| Given information |
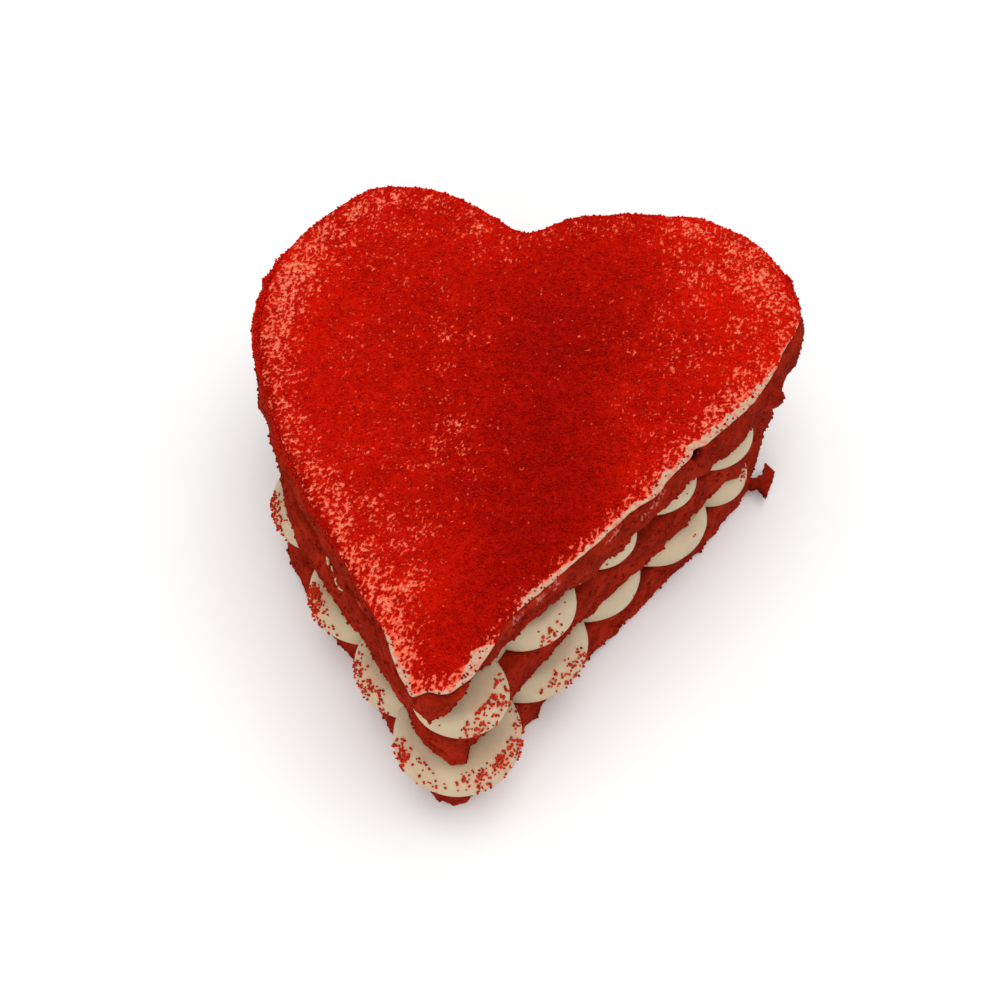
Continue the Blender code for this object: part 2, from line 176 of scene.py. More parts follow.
# The strip of smooth cream along the edge: share of the way round, and how many mm wide, below
# nought where there is none
CREAM_STRIP = metres(
    1,
    (0, 1), (0.008, 1.4), (0.018, 3.6), (0.024, 4.6), (0.029, 2), (0.033, -1.2), (0.046, -0.6),
    (0.054, 1.1), (0.06, 2), (0.066, 2.1), (0.073, 1.4), (0.085, 1.2), (0.095, 0.8), (0.112, 0.9),
    (0.122, 1.4), (0.154, 1.5), (0.16, 3), (0.17, 3), (0.176, 1.6), (0.183, 1.6), (0.19, 2.7),
    (0.235, 2.6), (0.25, 1.8), (0.27, 0.7), (0.3, 0), (0.32, -1.5), (0.36, -3), (0.9, -3),
    (0.935, -1.2), (0.95, 0.1), (0.962, 1.5), (0.973, 2.3), (0.981, 1.7), (0.987, 0.4), (1, 1),
)
# How bright the crumbs are painted, partly for how thickly they lie and partly as painted light and shade:
# x, y and how far, in mm from the heart's point, and how much above or below the usual
TONES_AND_PAINTED_LIGHT = (
    (20, 45, 24, -0.3), (21, 100, 34, -0.42), (20, 150, 32, -0.38), (-65, 140, 22, 0.25),
    (-53, 197, 20, 0.15), (84, 175, 25, 0.4), (-22, 45, 12, 0.12), (-54, 90, 18, 0.14),
    (93, 141, 9, 0.35), (97, 152, 6, 0.3), (64, 171, 8, 0.2), (-1, 57, 9, 0.18), (-10, 36, 9, 0.2),
    (52, 92, 12, 0.25), (62, 207, 14, 0.4), (-80, 172, 14, 0.3), (-37, 145, 14, -0.16),
    (12, 22, 4.5, -0.6), (0, 15, 14, -0.12), (42, 118, 20, 0.2), (75, 138, 9, 0.2),
    (14, 66, 25, -0.2), (-17, 191, 12, 0.2), (-57, 140, 15, -0.1), (-22, 112, 12, -0.1),
)
# Where the lip stands out or draws back: share of the way round, and in mm how far out and how far
# along the edge
LIP_NUDGES = metres(
    1,
    (0.006, -1, 4), (0.0235, -1.1, 4.5), (0.034, 1.3, 2.2), (0.155, 0.6, 4), (0.1925, -1.7, 2.1),
    (0.282, -1.2, 7), (0.326, -1.8, 9), (0.9825, 1.3, 2.2), (0.9905, -1.3, 3.2), (0.9985, -1.2, 5),
)
# Hollows and teeth torn in the side, in mm: x, y, z, how wide, and how deep or, below nought, how
# proud
DENTS = (
    (64.7, -3, 77, 2.4, 5), (-96.8, 55, 78.6, 1.5, -4.2), (-88.6, 0.8, 74, 1.5, -3.6),
    (97, 71, 76, 9, 2.2), (98.5, 50, 73, 7, 1.6), (91.3, 29.6, 71, 5.5, -3),
    (-1.5, -103.5, 70, 4.5, 1.8),
)
HOLLOW_SHADE = 1.6  # how much painted shade the hollows get for their steepness, and how much of that doesn't show
HOLLOW_LEAST = 0.25
# Cream rubbed into the sponges' sides: x, y, z in mm, how far along, and how much
SMEARS = (
    (53.5, -19, 76.2, 3.2, 0.8), (51.2, -23, 74.4, 2.8, 0.9), (48.5, -26.5, 72.3, 2.4, 0.9),
    (49.5, -25, 69, 1.8, 0.6), (40.4, -37.3, 77, 3, 0.9), (38, -40.5, 76.6, 2.6, 0.8),
    (59.6, -10.9, 72, 2.5, 0.45), (12.1, -74.6, 76.8, 3.4, 0.95), (18.3, -65.9, 77.3, 3.4, 0.9),
    (22.4, -60.7, 77.2, 3, 0.8), (30, -50, 64, 1.6, 0.5), (-39, -70, 68, 2.5, 0.45),
)
# Where crumbs have fallen on the mounds: x, y and how far they spread, in mm, and how many
LOWER_FALLS = (
    (-21.8, -101.4, 1.8, 22), (-20.8, -103.7, 1.8, 20), (-23.7, -98.5, 1.4, 10),
    (-21.8, -104.3, 2.5, 10), (-14.6, -104.2, 1, 4), (-16, -108.2, 2.5, 7), (-11.7, -108.2, 0.7, 2),
    (-9, -111, 3, 8), (-1.2, -110.2, 1.3, 7), (0.9, -108.6, 1.6, 9), (4.1, -108.2, 2, 20),
    (6.5, -106.3, 1.6, 14), (9.9, -102.7, 1.8, 22), (11.2, -100, 1.8, 22), (13.7, -96.3, 2.2, 22),
    (15.1, -91.7, 2, 16), (15.1, -86.4, 2.2, 14), (13.2, -82.5, 2.2, 7), (3, -102, 4, 5),
    (32.1, -59.1, 1.6, 14), (33.7, -56.5, 1.5, 10), (30.4, -62.5, 1.6, 10), (29.7, -65.1, 1.6, 9),
    (28.5, -67.2, 1.2, 7), (25.1, -67.7, 1.3, 9), (23.6, -69.9, 1.3, 7), (20.6, -72.7, 0.8, 3),
    (27.1, -61.8, 1.6, 3), (68.5, -2.8, 0.8, 2), (83.5, 27.5, 1.7, 26), (84.8, 31, 1.4, 12),
    (-43.2, -71.7, 2.2, 14), (-40.9, -74.5, 2, 16), (-38, -78.8, 2.2, 20), (-36.3, -80.4, 1.8, 12),
    (-33.2, -82.3, 1.4, 14), (-32.9, -87.6, 1.8, 8), (-46, -66, 2.5, 6), (-64.6, -44.1, 1.8, 40),
    (-62.5, -47.1, 1.9, 60), (-60.6, -51, 2, 36), (-56.8, -58.7, 3, 10), (-60, -54, 4, 8),
    (-88, -7, 2.6, 34), (-86, -12, 2.6, 34), (-84.5, -17.5, 2.6, 26),
)
UPPER_FALLS = (
    (3, -97.8, 1.4, 10), (5.6, -96.1, 1.2, 12), (5.5, -93.3, 1.1, 10), (8.9, -95.1, 1.4, 12),
    (10.8, -93, 1.3, 9), (0.5, -105, 1.1, 9), (2.7, -104.5, 1.1, 8), (4.1, -103.6, 1, 7),
    (4.8, -101.8, 1.4, 7), (3.2, -99.5, 1.3, 6), (8.1, -98.5, 1.8, 7), (7.2, -101.3, 1.8, 5),
    (6.4, -85.7, 1.6, 3), (4.7, -89.5, 1.4, 4), (9, -89, 1.6, 4), (10.7, -89.7, 1, 3),
    (8, -93.3, 1.6, 6), (0.6, -103, 0.6, 2), (20.5, -69.7, 0.9, 4), (21.6, -68.5, 0.9, 5),
    (22.4, -67, 1, 8), (24.4, -64.5, 1, 4), (18.7, -68.8, 0.5, 1), (23.9, -60.6, 0.5, 1),
)
STRAY_FALL = (0, 0, 300, 24)  # a few more anywhere on the row
STAIN_CROWD = 14  # crumbs for each mm of spread that stain the cream all over
STAIN_REACH = 1.2  # how far a stain goes, for each mm that its crumbs spread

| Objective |
Report the number of lines holding the string "from", without any other words.

| The answer |
2